# Start of Information provided

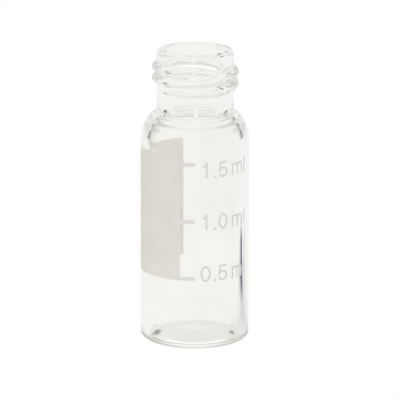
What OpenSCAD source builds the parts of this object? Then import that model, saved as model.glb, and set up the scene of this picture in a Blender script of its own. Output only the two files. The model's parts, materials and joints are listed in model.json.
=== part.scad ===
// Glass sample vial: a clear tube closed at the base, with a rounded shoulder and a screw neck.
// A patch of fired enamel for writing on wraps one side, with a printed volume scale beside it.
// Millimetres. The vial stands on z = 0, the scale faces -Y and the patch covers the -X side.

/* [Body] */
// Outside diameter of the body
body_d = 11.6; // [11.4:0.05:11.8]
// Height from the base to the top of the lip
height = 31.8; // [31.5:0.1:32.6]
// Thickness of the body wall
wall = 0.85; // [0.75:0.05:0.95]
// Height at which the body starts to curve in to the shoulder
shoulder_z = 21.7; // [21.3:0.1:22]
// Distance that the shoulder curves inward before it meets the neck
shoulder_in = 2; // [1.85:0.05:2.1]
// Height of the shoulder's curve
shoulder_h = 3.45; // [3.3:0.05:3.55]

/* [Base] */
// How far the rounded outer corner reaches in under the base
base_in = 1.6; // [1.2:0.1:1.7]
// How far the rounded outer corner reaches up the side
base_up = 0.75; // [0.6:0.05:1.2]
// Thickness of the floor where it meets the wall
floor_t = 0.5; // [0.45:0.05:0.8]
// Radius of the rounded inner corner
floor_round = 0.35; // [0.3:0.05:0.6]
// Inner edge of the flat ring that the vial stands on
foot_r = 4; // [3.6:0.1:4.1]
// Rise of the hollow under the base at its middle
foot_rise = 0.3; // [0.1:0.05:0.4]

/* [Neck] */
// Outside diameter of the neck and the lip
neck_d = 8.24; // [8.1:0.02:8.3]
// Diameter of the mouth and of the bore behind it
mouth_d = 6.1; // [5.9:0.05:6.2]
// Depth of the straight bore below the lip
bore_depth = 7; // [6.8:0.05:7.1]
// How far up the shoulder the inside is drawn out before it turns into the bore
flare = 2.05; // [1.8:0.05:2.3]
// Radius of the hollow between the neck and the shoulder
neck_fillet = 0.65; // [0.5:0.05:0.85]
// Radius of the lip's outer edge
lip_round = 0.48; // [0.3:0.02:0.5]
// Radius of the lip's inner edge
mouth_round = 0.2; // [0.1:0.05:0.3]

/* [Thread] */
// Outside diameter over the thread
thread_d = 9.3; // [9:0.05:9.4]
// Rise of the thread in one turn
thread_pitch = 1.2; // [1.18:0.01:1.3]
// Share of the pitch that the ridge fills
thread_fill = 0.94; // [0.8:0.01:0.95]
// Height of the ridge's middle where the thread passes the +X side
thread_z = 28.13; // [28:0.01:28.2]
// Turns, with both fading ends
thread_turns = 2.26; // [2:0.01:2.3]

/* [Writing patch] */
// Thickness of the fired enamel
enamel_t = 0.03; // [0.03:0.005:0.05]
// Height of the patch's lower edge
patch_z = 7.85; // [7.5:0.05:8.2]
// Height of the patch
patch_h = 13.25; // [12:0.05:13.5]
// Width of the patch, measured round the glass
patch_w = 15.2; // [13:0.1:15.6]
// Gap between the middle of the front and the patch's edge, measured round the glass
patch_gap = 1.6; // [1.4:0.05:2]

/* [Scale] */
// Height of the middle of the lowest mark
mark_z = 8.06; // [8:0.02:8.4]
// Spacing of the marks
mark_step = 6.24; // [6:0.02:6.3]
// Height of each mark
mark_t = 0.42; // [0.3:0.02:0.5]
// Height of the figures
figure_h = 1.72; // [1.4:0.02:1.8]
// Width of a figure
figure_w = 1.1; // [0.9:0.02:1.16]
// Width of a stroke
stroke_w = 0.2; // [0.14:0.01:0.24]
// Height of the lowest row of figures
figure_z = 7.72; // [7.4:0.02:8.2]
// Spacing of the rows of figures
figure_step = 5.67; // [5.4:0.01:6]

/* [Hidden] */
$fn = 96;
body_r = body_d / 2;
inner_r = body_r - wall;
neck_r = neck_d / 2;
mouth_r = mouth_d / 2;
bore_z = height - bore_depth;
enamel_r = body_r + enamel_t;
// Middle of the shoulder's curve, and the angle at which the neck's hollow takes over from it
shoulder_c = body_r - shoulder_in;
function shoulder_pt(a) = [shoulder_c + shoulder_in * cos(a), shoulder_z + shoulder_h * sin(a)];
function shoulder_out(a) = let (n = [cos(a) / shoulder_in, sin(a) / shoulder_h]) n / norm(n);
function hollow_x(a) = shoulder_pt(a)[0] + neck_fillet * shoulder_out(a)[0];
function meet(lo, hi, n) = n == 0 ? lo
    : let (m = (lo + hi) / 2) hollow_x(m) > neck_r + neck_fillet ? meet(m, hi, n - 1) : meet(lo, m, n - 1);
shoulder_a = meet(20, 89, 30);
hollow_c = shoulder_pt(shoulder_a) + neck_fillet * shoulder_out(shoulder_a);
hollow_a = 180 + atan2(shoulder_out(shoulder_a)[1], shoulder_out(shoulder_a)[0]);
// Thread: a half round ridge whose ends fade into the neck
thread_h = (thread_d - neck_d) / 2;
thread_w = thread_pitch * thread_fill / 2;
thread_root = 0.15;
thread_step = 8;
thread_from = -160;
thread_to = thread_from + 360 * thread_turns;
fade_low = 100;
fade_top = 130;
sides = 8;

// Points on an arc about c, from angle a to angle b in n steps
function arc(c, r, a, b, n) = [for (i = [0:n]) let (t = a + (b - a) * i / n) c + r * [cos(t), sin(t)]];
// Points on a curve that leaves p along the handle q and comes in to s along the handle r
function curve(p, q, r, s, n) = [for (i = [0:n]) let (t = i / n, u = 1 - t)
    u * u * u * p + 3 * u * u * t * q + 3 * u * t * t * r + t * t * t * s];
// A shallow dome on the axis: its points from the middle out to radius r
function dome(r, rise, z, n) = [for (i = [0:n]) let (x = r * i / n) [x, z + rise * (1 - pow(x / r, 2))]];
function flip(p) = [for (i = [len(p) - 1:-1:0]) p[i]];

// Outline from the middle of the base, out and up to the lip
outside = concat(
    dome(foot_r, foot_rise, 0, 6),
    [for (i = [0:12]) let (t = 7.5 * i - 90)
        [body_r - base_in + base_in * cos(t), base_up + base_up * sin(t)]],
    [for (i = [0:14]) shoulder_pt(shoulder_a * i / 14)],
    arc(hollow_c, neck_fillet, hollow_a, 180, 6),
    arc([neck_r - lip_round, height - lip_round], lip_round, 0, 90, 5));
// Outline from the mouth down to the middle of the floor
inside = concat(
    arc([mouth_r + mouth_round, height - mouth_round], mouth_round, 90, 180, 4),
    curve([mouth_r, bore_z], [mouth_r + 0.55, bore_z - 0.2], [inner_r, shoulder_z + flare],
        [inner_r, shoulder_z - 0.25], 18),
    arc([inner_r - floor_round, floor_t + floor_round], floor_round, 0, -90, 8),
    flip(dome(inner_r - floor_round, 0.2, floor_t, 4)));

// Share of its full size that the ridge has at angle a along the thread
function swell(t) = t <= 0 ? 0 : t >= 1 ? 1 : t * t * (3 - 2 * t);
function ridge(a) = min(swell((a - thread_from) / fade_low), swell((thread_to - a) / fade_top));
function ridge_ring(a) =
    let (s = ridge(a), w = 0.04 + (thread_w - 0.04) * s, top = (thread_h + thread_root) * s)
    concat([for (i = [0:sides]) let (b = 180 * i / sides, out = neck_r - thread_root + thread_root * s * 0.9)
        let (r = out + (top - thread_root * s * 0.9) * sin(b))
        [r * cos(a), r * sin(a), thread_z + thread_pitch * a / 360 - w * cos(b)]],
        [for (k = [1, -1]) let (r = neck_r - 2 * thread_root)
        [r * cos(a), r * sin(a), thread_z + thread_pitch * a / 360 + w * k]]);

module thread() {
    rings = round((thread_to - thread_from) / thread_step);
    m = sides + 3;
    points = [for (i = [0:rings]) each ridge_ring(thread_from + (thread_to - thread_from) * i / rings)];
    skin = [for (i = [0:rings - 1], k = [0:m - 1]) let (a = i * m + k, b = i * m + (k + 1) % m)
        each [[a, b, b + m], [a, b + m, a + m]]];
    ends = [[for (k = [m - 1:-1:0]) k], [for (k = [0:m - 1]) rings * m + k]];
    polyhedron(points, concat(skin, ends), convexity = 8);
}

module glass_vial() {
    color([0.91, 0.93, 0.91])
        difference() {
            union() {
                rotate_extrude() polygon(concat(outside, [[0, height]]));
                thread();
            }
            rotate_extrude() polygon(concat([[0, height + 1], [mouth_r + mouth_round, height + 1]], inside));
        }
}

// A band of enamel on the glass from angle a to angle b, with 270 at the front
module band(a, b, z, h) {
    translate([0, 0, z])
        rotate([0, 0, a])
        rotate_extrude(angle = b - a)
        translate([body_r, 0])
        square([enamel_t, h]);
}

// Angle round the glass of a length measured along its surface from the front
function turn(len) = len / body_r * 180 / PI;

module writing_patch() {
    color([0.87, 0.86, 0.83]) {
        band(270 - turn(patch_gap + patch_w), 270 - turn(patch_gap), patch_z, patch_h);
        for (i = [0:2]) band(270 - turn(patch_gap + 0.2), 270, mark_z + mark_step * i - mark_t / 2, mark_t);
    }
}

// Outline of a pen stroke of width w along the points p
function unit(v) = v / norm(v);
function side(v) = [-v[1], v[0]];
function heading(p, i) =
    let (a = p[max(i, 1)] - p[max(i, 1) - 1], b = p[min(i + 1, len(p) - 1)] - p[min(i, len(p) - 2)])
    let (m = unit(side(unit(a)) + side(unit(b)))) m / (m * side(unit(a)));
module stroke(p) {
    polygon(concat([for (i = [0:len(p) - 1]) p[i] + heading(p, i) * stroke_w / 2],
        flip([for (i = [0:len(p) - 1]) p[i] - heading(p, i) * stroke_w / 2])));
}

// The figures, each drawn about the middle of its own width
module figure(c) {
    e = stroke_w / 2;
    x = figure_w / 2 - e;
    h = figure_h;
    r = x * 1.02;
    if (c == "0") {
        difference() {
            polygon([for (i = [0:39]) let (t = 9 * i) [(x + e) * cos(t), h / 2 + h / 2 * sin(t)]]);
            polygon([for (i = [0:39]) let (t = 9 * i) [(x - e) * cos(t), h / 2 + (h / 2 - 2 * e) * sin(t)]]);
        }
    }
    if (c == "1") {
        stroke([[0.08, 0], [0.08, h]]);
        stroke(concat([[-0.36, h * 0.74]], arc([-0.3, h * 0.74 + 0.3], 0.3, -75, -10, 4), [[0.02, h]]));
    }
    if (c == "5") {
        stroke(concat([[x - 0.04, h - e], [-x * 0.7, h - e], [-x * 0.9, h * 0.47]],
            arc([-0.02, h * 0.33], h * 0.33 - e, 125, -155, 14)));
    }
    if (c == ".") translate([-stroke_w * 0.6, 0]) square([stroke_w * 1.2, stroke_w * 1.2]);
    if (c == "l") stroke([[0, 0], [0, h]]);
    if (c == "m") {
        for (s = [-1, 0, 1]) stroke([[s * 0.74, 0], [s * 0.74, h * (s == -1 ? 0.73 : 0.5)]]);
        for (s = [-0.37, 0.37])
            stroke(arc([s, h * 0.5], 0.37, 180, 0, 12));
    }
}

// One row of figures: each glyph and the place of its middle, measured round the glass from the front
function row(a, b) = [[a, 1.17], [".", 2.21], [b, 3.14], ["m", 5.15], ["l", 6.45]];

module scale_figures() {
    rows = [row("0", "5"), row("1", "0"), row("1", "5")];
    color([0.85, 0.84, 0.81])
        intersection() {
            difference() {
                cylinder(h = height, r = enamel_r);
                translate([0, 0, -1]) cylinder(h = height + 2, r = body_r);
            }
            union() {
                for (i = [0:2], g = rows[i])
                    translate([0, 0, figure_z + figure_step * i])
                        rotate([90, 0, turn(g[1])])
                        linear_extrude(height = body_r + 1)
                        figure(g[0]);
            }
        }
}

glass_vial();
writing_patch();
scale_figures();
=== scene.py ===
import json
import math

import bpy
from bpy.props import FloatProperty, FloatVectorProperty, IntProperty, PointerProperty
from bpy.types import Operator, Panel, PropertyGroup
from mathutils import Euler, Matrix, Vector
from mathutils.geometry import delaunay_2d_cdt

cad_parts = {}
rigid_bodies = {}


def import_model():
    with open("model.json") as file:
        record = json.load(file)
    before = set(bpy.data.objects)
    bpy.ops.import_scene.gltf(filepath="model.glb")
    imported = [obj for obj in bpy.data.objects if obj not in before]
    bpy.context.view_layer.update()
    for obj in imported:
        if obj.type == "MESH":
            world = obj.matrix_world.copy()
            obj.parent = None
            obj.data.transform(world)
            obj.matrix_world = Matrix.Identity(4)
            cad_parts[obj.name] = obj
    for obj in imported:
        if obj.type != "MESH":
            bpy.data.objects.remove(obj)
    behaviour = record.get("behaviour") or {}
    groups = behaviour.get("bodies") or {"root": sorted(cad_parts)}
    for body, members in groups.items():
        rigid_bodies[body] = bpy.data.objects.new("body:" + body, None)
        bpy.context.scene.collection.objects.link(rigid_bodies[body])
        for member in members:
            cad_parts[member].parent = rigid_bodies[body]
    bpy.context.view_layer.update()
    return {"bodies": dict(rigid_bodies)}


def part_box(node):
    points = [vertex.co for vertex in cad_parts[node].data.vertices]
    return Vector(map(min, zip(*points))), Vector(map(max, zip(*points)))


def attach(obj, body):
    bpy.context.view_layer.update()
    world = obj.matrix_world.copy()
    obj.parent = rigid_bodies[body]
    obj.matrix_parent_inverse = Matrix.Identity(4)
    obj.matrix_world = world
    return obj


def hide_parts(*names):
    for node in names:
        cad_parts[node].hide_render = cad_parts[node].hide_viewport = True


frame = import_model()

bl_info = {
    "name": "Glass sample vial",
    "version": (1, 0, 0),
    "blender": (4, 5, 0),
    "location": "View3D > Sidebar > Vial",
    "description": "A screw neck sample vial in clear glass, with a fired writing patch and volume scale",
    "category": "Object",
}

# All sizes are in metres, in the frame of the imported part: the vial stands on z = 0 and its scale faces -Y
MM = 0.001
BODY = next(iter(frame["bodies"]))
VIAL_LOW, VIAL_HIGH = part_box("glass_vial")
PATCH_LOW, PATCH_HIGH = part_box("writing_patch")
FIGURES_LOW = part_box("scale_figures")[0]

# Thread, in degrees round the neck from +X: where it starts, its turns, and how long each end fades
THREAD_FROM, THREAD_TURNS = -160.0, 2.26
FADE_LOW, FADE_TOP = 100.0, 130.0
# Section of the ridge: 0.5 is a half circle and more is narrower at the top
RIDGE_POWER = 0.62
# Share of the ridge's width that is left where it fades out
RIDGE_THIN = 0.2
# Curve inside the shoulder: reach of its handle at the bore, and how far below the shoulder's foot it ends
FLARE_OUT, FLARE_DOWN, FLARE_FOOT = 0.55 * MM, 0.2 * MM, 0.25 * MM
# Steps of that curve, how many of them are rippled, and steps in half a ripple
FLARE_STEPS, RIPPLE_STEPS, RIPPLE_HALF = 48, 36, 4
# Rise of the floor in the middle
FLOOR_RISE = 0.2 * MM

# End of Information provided
# Start of Information provided

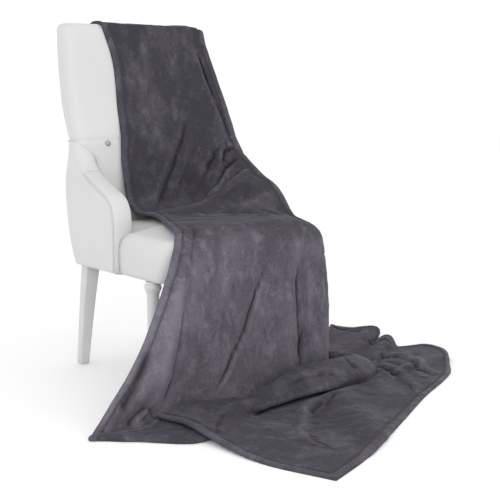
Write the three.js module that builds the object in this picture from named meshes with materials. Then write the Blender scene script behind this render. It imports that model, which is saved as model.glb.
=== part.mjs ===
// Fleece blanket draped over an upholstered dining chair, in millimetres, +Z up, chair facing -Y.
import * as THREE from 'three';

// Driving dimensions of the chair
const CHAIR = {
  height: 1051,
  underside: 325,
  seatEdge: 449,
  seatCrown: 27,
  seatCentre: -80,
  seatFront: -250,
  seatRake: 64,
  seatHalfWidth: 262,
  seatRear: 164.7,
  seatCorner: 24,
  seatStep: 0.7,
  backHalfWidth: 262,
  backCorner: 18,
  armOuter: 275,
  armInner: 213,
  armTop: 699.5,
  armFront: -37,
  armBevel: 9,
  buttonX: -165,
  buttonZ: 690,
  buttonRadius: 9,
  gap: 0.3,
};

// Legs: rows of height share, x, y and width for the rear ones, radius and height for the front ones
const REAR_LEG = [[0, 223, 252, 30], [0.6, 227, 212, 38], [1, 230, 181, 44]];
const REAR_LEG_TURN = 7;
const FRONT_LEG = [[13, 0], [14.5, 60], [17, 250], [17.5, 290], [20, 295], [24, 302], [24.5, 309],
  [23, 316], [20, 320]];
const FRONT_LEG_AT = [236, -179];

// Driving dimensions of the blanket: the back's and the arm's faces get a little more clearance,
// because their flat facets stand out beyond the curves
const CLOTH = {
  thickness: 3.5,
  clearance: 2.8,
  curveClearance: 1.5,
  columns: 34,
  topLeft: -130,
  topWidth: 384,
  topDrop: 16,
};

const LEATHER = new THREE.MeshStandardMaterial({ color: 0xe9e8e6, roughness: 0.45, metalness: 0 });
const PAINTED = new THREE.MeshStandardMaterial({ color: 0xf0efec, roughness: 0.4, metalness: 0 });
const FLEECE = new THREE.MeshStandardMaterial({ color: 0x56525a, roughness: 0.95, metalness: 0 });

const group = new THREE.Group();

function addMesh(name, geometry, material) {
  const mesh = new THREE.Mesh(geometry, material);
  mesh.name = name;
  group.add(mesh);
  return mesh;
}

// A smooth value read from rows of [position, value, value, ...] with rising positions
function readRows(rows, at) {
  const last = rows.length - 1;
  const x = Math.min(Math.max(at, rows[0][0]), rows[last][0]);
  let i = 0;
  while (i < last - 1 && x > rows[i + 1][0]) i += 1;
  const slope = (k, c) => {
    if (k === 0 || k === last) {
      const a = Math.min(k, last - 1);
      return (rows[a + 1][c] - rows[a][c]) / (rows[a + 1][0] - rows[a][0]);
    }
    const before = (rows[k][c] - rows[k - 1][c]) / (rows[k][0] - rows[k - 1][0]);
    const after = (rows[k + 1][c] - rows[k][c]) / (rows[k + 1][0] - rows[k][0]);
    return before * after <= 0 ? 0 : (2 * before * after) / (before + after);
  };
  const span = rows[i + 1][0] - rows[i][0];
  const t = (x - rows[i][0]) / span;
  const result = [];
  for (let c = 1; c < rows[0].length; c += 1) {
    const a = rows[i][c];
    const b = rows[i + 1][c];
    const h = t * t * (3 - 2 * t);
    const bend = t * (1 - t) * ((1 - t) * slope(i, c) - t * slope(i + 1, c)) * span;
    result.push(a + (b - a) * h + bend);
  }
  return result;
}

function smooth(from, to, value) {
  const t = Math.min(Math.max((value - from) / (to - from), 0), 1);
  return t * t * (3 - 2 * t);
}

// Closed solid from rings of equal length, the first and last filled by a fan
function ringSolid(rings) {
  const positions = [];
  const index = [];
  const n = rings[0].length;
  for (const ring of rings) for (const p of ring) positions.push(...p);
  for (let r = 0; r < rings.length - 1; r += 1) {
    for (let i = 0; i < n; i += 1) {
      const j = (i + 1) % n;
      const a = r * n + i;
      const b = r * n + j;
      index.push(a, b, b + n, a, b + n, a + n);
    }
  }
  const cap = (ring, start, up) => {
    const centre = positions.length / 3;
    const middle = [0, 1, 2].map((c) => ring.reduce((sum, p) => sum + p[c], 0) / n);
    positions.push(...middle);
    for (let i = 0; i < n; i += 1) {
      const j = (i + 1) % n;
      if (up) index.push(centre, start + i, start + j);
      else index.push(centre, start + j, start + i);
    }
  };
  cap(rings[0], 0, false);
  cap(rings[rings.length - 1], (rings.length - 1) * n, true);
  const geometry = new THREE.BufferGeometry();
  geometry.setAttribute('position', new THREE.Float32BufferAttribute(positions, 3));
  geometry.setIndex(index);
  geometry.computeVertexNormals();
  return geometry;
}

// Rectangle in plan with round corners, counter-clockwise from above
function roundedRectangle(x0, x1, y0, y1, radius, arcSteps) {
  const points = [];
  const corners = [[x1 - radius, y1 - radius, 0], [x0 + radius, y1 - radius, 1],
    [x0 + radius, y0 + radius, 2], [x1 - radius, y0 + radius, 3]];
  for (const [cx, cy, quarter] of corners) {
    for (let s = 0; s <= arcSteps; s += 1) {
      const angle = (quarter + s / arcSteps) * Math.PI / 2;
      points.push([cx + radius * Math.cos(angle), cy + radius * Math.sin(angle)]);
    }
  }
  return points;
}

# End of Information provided
# Start of Information provided

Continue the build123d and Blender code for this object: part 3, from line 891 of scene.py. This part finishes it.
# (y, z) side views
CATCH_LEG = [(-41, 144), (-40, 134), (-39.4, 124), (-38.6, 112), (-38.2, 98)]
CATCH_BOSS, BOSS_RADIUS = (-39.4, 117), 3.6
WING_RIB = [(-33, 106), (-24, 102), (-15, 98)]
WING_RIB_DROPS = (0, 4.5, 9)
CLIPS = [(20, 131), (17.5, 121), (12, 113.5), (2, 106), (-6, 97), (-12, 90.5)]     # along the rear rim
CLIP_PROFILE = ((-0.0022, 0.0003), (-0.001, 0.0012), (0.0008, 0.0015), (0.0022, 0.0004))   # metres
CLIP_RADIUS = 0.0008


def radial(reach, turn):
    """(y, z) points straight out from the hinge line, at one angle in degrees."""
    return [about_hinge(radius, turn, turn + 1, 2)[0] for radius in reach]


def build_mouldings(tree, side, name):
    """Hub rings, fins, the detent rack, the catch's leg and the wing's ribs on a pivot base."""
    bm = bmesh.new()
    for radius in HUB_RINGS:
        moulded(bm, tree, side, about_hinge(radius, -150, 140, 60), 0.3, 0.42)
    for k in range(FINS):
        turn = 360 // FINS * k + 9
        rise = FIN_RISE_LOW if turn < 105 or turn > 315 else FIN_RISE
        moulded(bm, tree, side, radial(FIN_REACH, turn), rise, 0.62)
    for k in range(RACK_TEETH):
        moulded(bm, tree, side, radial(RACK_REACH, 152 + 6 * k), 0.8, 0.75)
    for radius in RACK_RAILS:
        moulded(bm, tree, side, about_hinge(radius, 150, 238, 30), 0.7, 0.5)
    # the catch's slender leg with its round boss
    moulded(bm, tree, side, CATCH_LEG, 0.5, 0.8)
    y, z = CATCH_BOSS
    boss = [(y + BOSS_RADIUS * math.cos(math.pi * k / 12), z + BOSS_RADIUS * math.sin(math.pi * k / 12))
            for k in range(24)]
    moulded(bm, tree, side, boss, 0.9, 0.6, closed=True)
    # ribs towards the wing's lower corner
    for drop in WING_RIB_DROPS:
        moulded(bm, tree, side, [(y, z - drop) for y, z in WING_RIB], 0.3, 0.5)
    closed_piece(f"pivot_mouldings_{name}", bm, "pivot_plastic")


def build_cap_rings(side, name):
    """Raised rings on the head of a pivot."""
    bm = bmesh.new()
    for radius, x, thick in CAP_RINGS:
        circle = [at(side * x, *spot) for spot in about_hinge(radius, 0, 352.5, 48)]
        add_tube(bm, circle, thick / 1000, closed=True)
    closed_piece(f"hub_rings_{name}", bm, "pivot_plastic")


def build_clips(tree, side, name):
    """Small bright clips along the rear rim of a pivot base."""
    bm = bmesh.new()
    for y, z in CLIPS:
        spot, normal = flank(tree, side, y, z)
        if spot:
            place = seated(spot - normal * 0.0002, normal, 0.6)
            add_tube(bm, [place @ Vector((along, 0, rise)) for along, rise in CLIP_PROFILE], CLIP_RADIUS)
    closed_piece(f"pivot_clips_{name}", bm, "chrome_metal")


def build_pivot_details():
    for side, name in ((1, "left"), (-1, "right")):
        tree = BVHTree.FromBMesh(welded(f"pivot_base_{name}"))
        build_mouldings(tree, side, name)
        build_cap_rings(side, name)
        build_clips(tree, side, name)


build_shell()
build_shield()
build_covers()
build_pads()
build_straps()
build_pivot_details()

# End of Information provided

§ **Prompt**:
Nothing beyond the lines starting at the line containing "stroke([[0, 0], [0, h]]);" and ending at the line containing "obj.matrix_world = Matrix.Identity(4)" is to be reproduced; reproduce those lines exactly, both ends included.

§ **Full output**:
    if (c == "l") stroke([[0, 0], [0, h]]);
    if (c == "m") {
        for (s = [-1, 0, 1]) stroke([[s * 0.74, 0], [s * 0.74, h * (s == -1 ? 0.73 : 0.5)]]);
        for (s = [-0.37, 0.37])
            stroke(arc([s, h * 0.5], 0.37, 180, 0, 12));
    }
}

// One row of figures: each glyph and the place of its middle, measured round the glass from the front
function row(a, b) = [[a, 1.17], [".", 2.21], [b, 3.14], ["m", 5.15], ["l", 6.45]];

module scale_figures() {
    rows = [row("0", "5"), row("1", "0"), row("1", "5")];
    color([0.85, 0.84, 0.81])
        intersection() {
            difference() {
                cylinder(h = height, r = enamel_r);
                translate([0, 0, -1]) cylinder(h = height + 2, r = body_r);
            }
            union() {
                for (i = [0:2], g = rows[i])
                    translate([0, 0, figure_z + figure_step * i])
                        rotate([90, 0, turn(g[1])])
                        linear_extrude(height = body_r + 1)
                        figure(g[0]);
            }
        }
}

glass_vial();
writing_patch();
scale_figures();
=== scene.py ===
import json
import math

import bpy
from bpy.props import FloatProperty, FloatVectorProperty, IntProperty, PointerProperty
from bpy.types import Operator, Panel, PropertyGroup
from mathutils import Euler, Matrix, Vector
from mathutils.geometry import delaunay_2d_cdt

cad_parts = {}
rigid_bodies = {}


def import_model():
    with open("model.json") as file:
        record = json.load(file)
    before = set(bpy.data.objects)
    bpy.ops.import_scene.gltf(filepath="model.glb")
    imported = [obj for obj in bpy.data.objects if obj not in before]
    bpy.context.view_layer.update()
    for obj in imported:
        if obj.type == "MESH":
            world = obj.matrix_world.copy()
            obj.parent = None
            obj.data.transform(world)
            obj.matrix_world = Matrix.Identity(4)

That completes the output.